10. Nile Rodgers & Chic - It's About Time 
It's been over 5 years since Nile Rodgers brought the classic Chic sound back to the pop charts with Daft Punk's "Get Lucky" and announced that he was working on a new Chic album, and 3 years since the first release date for the ironically named It's About Name came and went. So it's hard not to feel like the album is a little anticlimactic, especially since its 10 tracks include 2 versions of the same song and a Lady Gaga-sung re-recording of an old Chic hit, "I Want Your Love." I'm just happy it's finally here, and there's a nice run of tracks like "I Dance My Dance" and "State of Mine (It's About Time)" that feel like a pretty perfect modern update of the classic Chic sound.

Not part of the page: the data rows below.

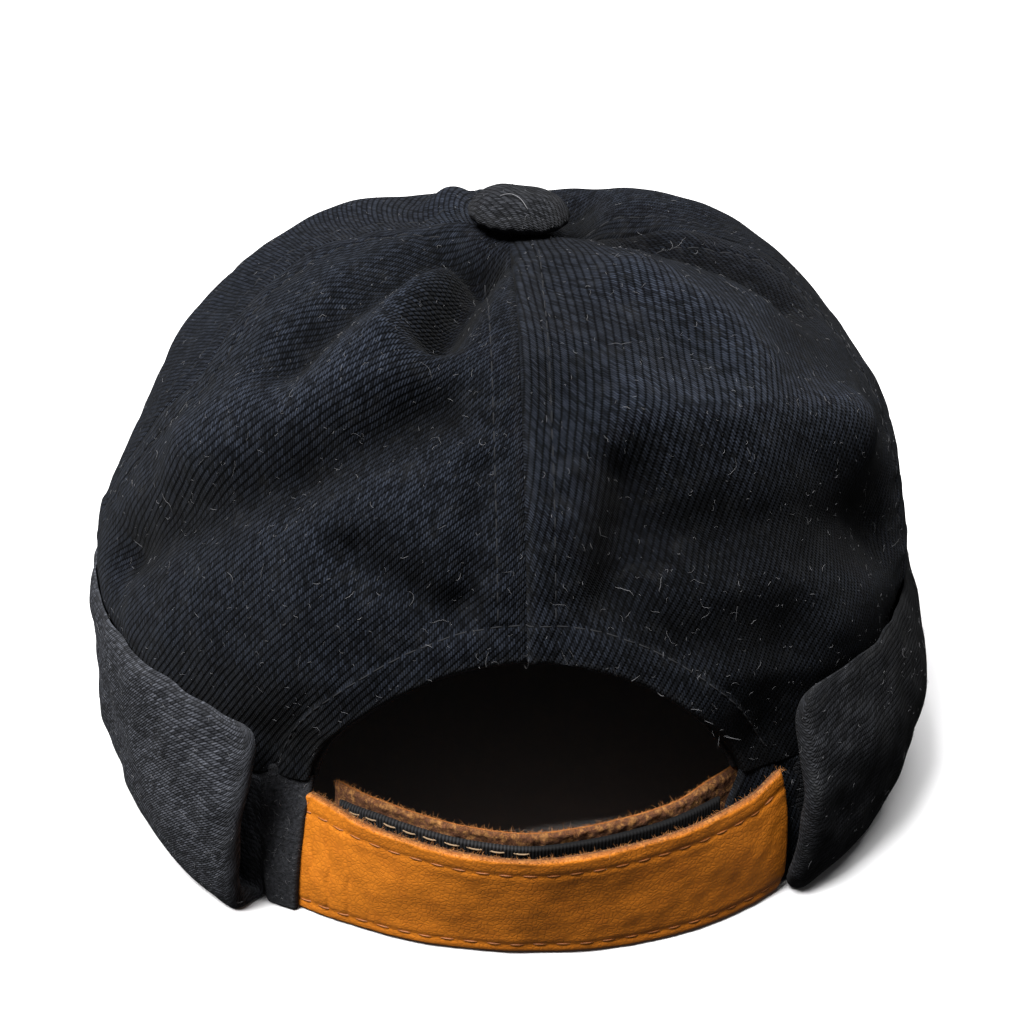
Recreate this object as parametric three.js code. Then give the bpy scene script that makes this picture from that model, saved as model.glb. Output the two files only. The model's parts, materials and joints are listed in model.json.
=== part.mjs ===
import * as THREE from 'three';

// A brimless fisherman cap of heavy cotton twill, resting on its rim. Millimetres, +Z up.
// The origin is on the surface, under the middle of the whole cap. The back of the head is at -Y,
// where the opening and the leather strap are, and the forehead is at +Y.
// A turn is the angle round the crown from the back seam, positive towards +X.
// A level is the share of the way up the wall, from the rim at 0 to the button at 1.

// Driving sizes
const crownHeight = 136;
const halfWidth = 96;
const halfDepth = 90;
const ovalPower = 2.3;
const clothWall = 1.6;
const seamGap = 0.3;
const clearance = 0.3;
const layerGap = 0.5;
const hemHeight = 33;
const stemHole = 4.5;
const panelPuff = 2;
const puffStart = 0.4;
const puffRise = 0.2;
const puffEnd = 0.9;
const puffFall = 0.085;

const openingHeight = 70;
const openingLeft = 28.5;
const openingRight = 32.5;
const facingWidth = 8;
const facingWall = 1;
const facingShows = 1.2;
const facingClearance = 0.5;

const cuffHeight = 52;
const cuffWall = 3;
const cuffSpace = 1.2;
const cuffLeft = 40;
const cuffRight = 41.5;
const spreadLeft = 4;
const spreadRight = 1.5;
const spreadTurn = 26;
const cuffEdge = 0.3;
const bandWall = 1.7;
const bandLap = 8;
const bandRound = 0.8;
const bandInset = 0.4;
const bandEdge = 0.25;
const hemGap = 0.35;
const foldFloor = 1.9;
const tabInset = 0.6;
const tabLeft = 33;
const tabRight = 30;

const strapWidth = 29.5;
const leather = 2.3;
const strapLeft = 38;
const strapRight = 40;
const strapCover = 2;
const footBow = 7.3;
const footBendLeft = 0.8;
const footBendRight = 1.3;
const headBow = 11;
const headBend = 3.4;
const tapeWidth = 24;
const tapeThick = 1.8;
const tapeLeft = 29;
const tapeRight = 25;
const hookRaise = 2.6;
const loopRaise = 3.8;
const innerLeft = 31;
const innerRight = 35;
const innerRaise = 2.2;

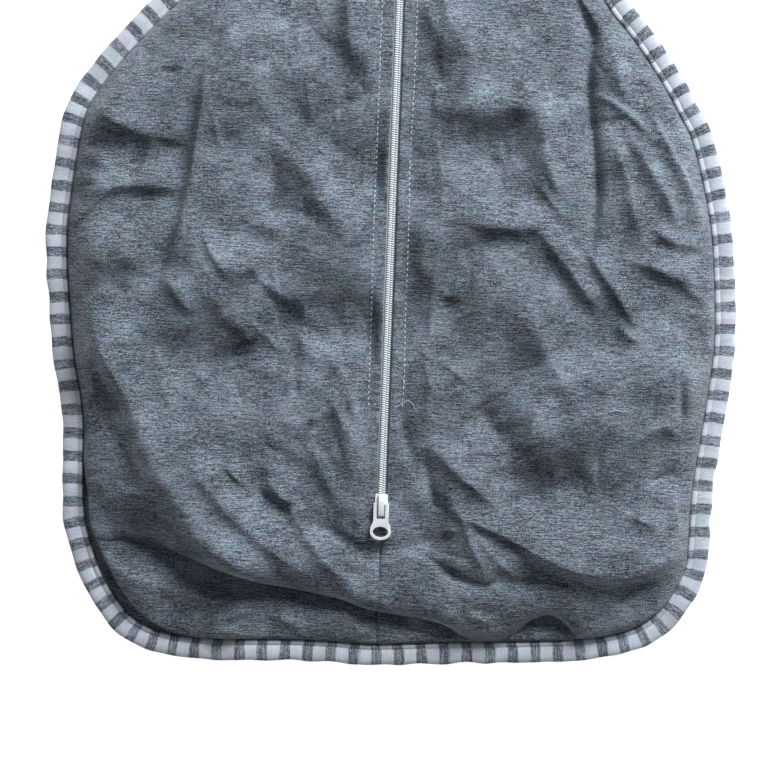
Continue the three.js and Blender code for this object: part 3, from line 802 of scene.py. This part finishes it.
# Yarns of the heather, as (stretch of the noise, detail, roughness, share of the colour).
YARNS = [
    ((0.12, 1.25, 1), 2.5, 0.6, 0.23),
    ((0.45, 1.6, 1), 2, 0.7, 0.27),
    ((1.4, 2.1, 1), 3, 0.8, 0.54),
]
CLOUDS = ((0.035, 0.06, 1), 2, 0.12)  # broad light and dark places: stretch, detail, share
# Tints, as (stretch of the noise, detail, where it starts and is full, strength, colour).
TINTS = [
    ((0.09, 0.11, 1), 2, (0.42, 0.68), 0.6, (0.99, 0.93, 1.06, 1)),
    ((0.07, 0.1, 1), 1, (0.52, 0.7), 0.7, (0.88, 1.02, 1.01, 1)),
]
YARN_POWER = 2.2  # above 1 there are more dark yarns than light ones
WALE_PITCH = 0.82
COURSE_PITCH = 0.64
KNIT_RELIEF = 0.5  # shares of the loops and of the yarns in the relief
YARN_RELIEF = 0.9


def heather_group():
    """Streaky mixed yarns of heather jersey, and the relief of its knitted loops."""
    tree = bpy.data.node_groups.new("Heather knit", "ShaderNodeTree")
    for name, kind in (("Cloth", "NodeSocketVector"), ("Dark", "NodeSocketColor"),
                       ("Light", "NodeSocketColor"), ("Contrast", "NodeSocketFloat")):
        tree.interface.new_socket(name, in_out="INPUT", socket_type=kind)
    tree.interface.new_socket("Color", in_out="OUTPUT", socket_type="NodeSocketColor")
    tree.interface.new_socket("Relief", in_out="OUTPUT", socket_type="NodeSocketFloat")
    n = Nodes(tree)
    given = n.add("NodeGroupInput").outputs
    cloth = given["Cloth"]

    mixed = 0.0
    for stretch, detail, roughness, share in YARNS:
        yarn = n.noise(cloth, NOISE_SCALE, stretch, detail, roughness)
        mixed = n.math("ADD", mixed, n.math("MULTIPLY", yarn, share))
    stretch, detail, share = CLOUDS
    clouds = n.math("SUBTRACT", n.noise(cloth, NOISE_SCALE, stretch, detail), 0.5)
    mixed = n.math("ADD", mixed, n.math("MULTIPLY", clouds, share))
    level = n.math("MULTIPLY", n.math("SUBTRACT", mixed, 0.5), given["Contrast"])
    level = n.math("POWER", n.math("ADD", level, 0.5, clamp=True), YARN_POWER)
    color = n.mix(level, given["Dark"], given["Light"])
    for stretch, detail, (start, full), strength, tint in TINTS:
        place = n.spread(n.noise(cloth, NOISE_SCALE, stretch, detail), start, full)
        color = n.mix(n.math("MULTIPLY", place, strength), color, tint, "MULTIPLY")

    split = n.add("ShaderNodeSeparateXYZ", inputs={0: cloth})
    wales = n.math("ABSOLUTE", n.wave(split.outputs[0], WALE_PITCH))
    courses = n.math("MULTIPLY", n.wave(split.outputs[1], COURSE_PITCH), 0.5)
    knit = n.math("MULTIPLY", wales, n.math("ADD", courses, 0.5))
    loops = n.math("MULTIPLY", knit, KNIT_RELIEF)
    relief = n.math("ADD", loops, n.math("MULTIPLY", mixed, YARN_RELIEF))
    out = n.add("NodeGroupOutput")
    tree.links.new(color, out.inputs["Color"])
    tree.links.new(relief, out.inputs["Relief"])
    return tree


heather = heather_group()


def use_heather(n, cloth, dark, light, contrast):
    """The heather's colour and relief, for one mix of yarns."""
    values = {"Cloth": cloth, "Dark": dark, "Light": light, "Contrast": contrast}
    group = n.add("ShaderNodeGroup", node_tree=heather, inputs=values)
    return group.outputs["Color"], group.outputs["Relief"]


def bump(n, shader, height, distance, strength):
    """Relief on a finish. The distance is its full height in metres."""
    values = {"Height": height, "Distance": distance, "Strength": strength}
    node = n.add("ShaderNodeBump", inputs=values)
    n.feed(node.outputs[0], shader, "Normal")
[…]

The Worst Album of the Month: 6lack - East Atlanta Love Letter
I've always enjoyed making fun of 6lack's name and calling him "six-lack," but I never really felt strongly about his music either way. Listening to this album, though, he started to sound less like the Bryson Tiller 'trap soul' wave to me that I previously thought of him as, and started sounding more like the white and racially ambiguous Top 40 singers that I've started calling 'Frat R&B' lately: Bazzi, Bryce Vine, MAX, Lauv, and so on. His voice just really sucks, and he closes the album with a somber power ballad about how he's "gonna love you like a stan."